April 9, 2024
SEOUL – President Yoon Suk Yeol on Monday touted his administration’s policy efforts as the reason behind the recent signs of the housing market stabilizing.
Yoon said his conservative administration will spare no efforts to further stabilize the housing market, as the interest rate and the cost of construction remain high, posing hurdles for the housing supply in Seoul, which is suffering a shortage of affordable housing for prospective homeowners.
“Now is the (optimal) time to normalize the housing market, given the time it takes for (the implemented policy) to lead to the actual house construction,” Yoon said during a meeting he presided over Monday, just two days before the general election with 300 legislative seats up for grabs.

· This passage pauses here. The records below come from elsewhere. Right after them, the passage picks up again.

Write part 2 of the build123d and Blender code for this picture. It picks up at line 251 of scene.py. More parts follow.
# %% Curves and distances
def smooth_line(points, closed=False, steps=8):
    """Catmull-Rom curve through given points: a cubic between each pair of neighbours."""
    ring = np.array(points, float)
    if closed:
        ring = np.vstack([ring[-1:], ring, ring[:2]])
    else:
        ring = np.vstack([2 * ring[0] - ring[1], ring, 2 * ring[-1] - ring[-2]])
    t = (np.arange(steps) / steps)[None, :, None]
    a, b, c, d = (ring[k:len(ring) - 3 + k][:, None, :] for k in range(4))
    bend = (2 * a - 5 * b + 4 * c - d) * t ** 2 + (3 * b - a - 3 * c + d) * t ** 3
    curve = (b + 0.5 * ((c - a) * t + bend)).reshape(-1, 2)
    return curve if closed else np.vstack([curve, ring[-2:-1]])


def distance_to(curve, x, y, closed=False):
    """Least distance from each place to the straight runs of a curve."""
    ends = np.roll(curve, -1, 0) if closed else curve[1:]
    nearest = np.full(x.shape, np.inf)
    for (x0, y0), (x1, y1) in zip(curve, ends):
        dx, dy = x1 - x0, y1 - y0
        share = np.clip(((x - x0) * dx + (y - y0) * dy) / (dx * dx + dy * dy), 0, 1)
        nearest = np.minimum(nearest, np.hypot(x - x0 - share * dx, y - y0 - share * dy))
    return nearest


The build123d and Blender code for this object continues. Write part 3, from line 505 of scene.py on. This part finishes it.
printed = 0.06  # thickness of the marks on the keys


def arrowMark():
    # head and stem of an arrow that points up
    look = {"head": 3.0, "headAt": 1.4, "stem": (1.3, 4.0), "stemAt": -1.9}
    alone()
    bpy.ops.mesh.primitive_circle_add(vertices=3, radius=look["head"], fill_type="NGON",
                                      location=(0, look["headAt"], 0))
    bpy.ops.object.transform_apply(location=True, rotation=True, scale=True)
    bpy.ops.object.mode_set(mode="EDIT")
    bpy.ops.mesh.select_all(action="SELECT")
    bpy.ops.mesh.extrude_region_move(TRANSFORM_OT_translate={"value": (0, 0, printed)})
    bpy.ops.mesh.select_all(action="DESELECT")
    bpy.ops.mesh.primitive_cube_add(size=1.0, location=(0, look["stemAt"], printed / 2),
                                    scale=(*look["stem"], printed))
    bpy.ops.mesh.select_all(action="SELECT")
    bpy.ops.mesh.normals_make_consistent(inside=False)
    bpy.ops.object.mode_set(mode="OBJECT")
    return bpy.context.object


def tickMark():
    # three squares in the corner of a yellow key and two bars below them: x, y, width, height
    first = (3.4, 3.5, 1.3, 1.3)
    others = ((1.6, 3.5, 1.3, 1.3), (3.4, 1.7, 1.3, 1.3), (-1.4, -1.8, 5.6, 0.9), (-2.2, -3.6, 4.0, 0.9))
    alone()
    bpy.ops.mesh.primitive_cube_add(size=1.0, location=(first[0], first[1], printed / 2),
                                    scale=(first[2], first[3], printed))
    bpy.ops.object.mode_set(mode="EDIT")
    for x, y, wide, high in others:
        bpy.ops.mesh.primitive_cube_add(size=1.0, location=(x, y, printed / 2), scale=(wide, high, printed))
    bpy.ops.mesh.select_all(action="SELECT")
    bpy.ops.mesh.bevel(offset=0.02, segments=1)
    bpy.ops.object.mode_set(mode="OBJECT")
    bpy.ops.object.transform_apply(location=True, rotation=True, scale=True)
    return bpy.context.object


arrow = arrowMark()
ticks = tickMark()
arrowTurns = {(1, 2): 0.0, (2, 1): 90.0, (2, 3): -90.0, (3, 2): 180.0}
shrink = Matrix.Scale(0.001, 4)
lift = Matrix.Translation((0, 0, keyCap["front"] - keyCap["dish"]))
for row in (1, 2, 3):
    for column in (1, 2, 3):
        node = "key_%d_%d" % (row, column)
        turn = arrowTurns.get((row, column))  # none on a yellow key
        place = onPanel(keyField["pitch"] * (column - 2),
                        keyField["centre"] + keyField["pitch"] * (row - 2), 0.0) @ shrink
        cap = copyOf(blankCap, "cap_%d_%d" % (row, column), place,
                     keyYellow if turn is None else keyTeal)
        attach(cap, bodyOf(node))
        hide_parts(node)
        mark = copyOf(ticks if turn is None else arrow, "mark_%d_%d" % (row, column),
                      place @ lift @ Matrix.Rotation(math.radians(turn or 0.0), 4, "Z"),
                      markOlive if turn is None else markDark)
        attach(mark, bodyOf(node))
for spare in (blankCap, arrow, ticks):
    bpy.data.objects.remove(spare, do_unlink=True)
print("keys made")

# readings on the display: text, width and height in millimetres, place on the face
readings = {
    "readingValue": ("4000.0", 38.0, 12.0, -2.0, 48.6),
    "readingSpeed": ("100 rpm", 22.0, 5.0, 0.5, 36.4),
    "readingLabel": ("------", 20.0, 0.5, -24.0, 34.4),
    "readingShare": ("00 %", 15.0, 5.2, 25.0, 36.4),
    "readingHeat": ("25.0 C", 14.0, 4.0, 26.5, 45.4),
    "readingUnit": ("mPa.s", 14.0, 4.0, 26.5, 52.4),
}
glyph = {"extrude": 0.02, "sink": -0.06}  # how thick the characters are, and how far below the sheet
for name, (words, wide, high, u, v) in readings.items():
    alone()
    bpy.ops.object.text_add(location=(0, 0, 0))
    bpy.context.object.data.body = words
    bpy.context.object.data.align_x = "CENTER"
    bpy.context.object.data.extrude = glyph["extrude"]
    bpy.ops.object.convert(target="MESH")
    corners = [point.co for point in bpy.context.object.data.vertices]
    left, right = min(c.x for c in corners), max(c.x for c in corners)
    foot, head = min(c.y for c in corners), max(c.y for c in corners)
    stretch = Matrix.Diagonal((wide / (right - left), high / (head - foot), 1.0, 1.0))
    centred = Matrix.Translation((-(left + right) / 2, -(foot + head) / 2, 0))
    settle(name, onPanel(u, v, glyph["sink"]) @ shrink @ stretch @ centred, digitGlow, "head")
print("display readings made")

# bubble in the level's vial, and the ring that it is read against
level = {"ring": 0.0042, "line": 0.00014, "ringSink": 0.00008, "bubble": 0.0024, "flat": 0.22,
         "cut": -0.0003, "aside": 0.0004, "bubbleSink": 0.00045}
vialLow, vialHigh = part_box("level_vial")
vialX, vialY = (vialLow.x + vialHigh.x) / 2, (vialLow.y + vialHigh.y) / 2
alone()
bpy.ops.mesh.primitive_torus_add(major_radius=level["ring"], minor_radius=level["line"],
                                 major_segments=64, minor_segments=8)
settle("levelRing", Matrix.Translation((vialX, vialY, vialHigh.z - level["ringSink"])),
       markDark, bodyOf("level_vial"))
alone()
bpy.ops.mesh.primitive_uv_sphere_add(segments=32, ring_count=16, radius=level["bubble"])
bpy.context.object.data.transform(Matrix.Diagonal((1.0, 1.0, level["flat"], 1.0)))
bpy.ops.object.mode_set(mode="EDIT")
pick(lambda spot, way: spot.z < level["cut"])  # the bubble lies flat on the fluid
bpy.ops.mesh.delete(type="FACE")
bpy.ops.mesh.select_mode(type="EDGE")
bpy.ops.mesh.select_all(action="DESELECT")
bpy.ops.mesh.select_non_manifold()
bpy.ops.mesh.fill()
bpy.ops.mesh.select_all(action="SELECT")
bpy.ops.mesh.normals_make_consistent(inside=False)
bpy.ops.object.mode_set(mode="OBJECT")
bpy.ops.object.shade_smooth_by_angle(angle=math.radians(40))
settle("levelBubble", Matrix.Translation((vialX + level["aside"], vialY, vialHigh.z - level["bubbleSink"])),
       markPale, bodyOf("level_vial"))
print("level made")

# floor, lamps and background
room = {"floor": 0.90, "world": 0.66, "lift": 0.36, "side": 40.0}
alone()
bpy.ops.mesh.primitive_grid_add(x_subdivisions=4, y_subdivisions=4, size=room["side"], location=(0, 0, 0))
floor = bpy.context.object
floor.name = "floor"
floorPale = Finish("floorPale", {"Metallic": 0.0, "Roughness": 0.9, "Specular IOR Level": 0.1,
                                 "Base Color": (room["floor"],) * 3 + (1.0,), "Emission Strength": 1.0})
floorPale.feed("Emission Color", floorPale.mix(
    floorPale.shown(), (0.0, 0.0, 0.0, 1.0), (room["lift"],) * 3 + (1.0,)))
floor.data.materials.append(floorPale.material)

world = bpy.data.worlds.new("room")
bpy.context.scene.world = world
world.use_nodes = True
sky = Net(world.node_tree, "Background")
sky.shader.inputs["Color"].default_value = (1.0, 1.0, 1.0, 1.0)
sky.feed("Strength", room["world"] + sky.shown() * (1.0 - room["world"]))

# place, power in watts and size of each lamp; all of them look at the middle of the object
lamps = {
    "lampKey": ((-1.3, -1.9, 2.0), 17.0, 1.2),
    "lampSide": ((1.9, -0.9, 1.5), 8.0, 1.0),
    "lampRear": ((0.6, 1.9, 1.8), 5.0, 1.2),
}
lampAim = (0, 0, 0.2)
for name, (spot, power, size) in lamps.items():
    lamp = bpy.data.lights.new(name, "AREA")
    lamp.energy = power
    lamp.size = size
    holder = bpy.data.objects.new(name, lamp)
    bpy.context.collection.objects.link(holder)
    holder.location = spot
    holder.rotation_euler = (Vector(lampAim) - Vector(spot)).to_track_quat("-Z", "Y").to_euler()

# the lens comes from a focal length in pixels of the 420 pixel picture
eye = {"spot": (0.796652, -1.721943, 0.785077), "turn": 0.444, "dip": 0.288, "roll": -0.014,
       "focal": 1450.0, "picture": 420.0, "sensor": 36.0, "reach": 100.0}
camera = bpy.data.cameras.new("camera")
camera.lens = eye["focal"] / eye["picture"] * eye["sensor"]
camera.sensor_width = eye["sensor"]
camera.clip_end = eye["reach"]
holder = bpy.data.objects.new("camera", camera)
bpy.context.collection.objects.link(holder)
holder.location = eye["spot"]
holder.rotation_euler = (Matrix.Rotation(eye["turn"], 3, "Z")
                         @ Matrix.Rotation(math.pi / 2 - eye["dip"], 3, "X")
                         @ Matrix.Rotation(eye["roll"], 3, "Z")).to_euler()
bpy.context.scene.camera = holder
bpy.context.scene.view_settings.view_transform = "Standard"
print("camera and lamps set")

“Now is the time for the government to step up and get rid of inadequate housing regulations completely and stimulate the housing supply to the greatest possible extent.”

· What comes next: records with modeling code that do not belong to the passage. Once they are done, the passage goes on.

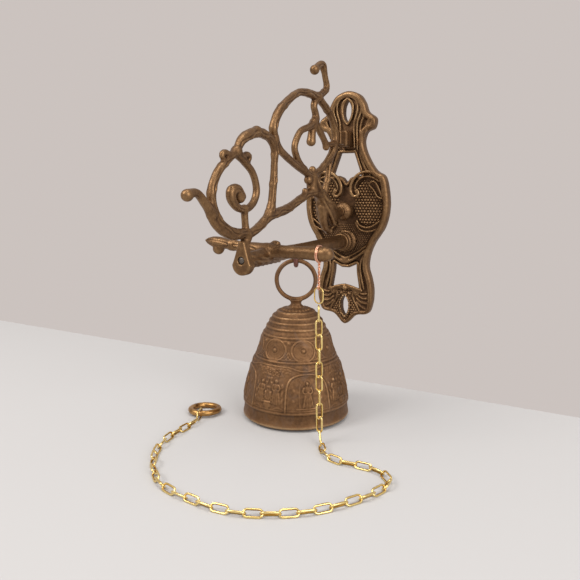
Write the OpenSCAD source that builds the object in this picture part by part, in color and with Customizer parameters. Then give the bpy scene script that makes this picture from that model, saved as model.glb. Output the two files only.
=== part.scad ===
// Wall bell on an openwork scroll bracket, rung by a rocker and a pull chain.
// The wall is the plane y = 0 and the bell stands out from it towards -Y.
// The origin lies on the back of the plate, midway between its two screw slots.

/* [Backplate] */
// Height of the plate from tip to tip
plate_h = 232; // [210:1:250]
// Width of the plate at its widest
plate_w = 90; // [80:1:96]
// Thickness of the plate's flat web
plate_t = 5; // [4:0.5:6]
// Height of the ridge along the outer edge, from the wall
rim_d = 9; // [7:0.5:12]
// Distance between the two screw slots
slot_gap = 193; // [190:1:195]
// Width of a screw slot
slot_w = 7; // [5:0.5:7.5]
// Length of a screw slot
slot_l = 17; // [14:1:18]

/* [Scroll bracket] */
// Radius of the scroll strands
strand_r = 2.8; // [2.4:0.1:3.2]
// Distance of the front eye's middle from the wall
eye_t = 193; // [190:1:196]
// Thickness of the eye
eye_thick = 8; // [6:0.5:9]

/* [Rocker] */
// Height of the rocking axis over the origin
shaft_z = -30; // [-31:0.5:-29]
// Distance of the crossbeam from the wall
beam_t = 159; // [156:1:162]
// Height of the crossbeam's middle over the origin
beam_z = -26; // [-27:0.5:-25]
// Reach of the blunt arm that carries the chain
near_arm = 58; // [54:1:60]
// Reach of the leaf arm
far_arm = 61; // [58:1:64]
// Rise of the leaf arm towards its tip, in degrees
leaf_tilt = 5.6; // [0:0.2:6]
// Radius of the two pivot pins
pin_r = 2.6; // [2:0.1:2.8]
// Radial clearance of a pin in its bearing
pin_play = 0.05; // [0.02:0.01:0.1]

/* [Bell] */
// Distance of the bell's axis from the wall
bell_t = 111; // [108:1:114]
// Turn of the hook and the bell about the vertical
hook_turn = 24; // [0:1:28]
// Radius of the hook's wire
hook_r = 2; // [1.6:0.1:2]
// Radius of the crown ring's middle line
ring_r = 17; // [16.8:0.1:17.4]
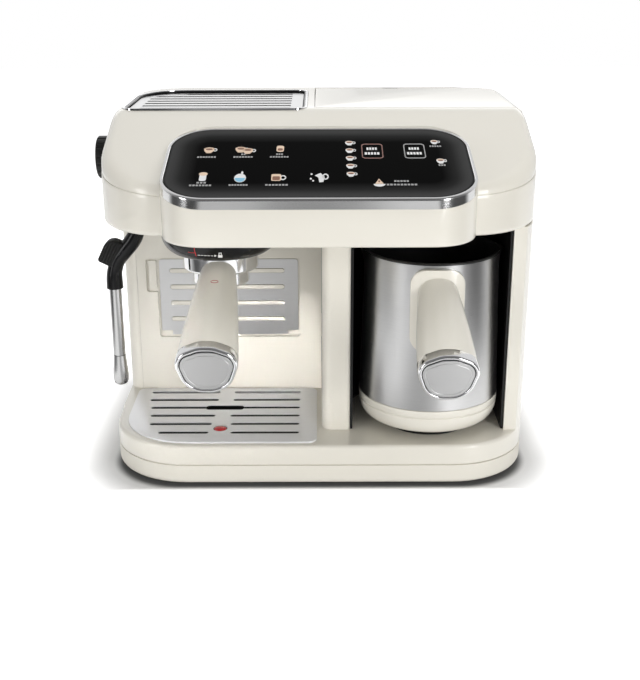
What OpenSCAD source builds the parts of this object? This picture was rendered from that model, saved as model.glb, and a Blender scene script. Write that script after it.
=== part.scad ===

According to Yoon’s office, citing the Korea Real Estate Board data, the price of a high-rise apartment in Seoul overall fell by 14.1 percent from May 2022 until February.
Moreover, Yoon’s office indicated that the cost of a citizen’s home averaged out to 10.7 years of their annual income as of 2023. The same set of data suggested that the price of a house equaled 13.4 years of annual pay on average in 2021.

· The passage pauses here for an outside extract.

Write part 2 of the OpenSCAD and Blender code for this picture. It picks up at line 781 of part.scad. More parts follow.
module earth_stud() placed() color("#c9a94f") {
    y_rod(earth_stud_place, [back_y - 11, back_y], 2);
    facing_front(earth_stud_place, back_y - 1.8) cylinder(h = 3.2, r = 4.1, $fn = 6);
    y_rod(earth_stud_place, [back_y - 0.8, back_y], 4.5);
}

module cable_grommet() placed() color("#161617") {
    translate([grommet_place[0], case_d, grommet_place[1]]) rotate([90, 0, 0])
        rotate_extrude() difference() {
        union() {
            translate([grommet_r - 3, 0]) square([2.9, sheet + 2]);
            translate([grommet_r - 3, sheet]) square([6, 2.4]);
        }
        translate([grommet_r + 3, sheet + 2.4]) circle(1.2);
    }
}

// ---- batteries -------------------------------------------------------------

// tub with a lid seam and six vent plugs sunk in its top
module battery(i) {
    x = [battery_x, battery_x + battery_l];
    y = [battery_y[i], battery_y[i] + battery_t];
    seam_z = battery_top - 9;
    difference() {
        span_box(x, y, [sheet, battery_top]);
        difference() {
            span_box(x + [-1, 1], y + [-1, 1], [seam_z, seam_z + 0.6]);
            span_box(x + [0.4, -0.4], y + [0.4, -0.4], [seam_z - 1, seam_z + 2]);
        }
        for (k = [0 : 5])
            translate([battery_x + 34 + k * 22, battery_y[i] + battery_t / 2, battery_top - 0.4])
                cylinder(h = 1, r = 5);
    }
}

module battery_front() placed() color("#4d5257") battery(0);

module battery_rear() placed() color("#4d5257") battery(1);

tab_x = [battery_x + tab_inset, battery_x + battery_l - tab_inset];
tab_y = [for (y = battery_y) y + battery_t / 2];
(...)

These trends were attributable to the conservative administration’s efforts to alleviate homeowners’ property-related tax burden, manage household debt and cut the red tape for the reconstruction of old apartment complexes, according to Yoon.
The downward trend in prices in the country’s most populous city contrasts with the market overheating during the former Moon Jae-in administration. During Moon’s five-year tenure, house prices surged nearly twofold from May 2017 to April 2022, according to the presidential office.
Moon was the liberal president who preceded Yoon. The heated housing market across South Korea, coupled with stricter lending rules and taxation, often left him vulnerable to political attacks.
During Monday’s meeting, Yoon ramped up his criticism of the Moon administration’s taxation burden on property owners that had spillover effects on their tenants.
Yoon said the total amount of tax imposed on South Korean property owners — including property tax and comprehensive real estate holding tax combined — doubled to 10 trillion won ($7.4 billion) in 2022, from 5 trillion won in 2018.
The conservative leader also criticized the Moon administration’s move to deliberately inflate the officially assessed land price — a barometer for how a homeowner is taxed — by 63 percent during his tenure to narrow its gap with the market value of a specific property built on the land. Yoon added that his administration sought to slow down the speed of the rise in the officially assessed land price.
Tenants of these houses faced the heat, Yoon added, as their jeonse deposits — referring to a lump sum deposit that a tenant pays their landlord to rent their home for at least two years — surged in tandem, by 17.6 percent from 2020 to 2021.
As for ways to supply more affordable houses, the government pledged to speed up the process of the reconstruction of buildings, especially in Seoul’s older urban neighborhoods where single-family freestanding homes, called “dandok jutaek,” and low-rise apartment buildings, called “villa,” are commonplace, as a follow-up to Yoon’s “New Village Project” proposal announced during his 21st policy debate on March 19.
Yoon said Seoul will embark on the neighborhood renovation project next year, and the central government will closely coordinate with the Seoul municipal government, at the meeting where Seoul Mayor Oh Se-hoon was also present.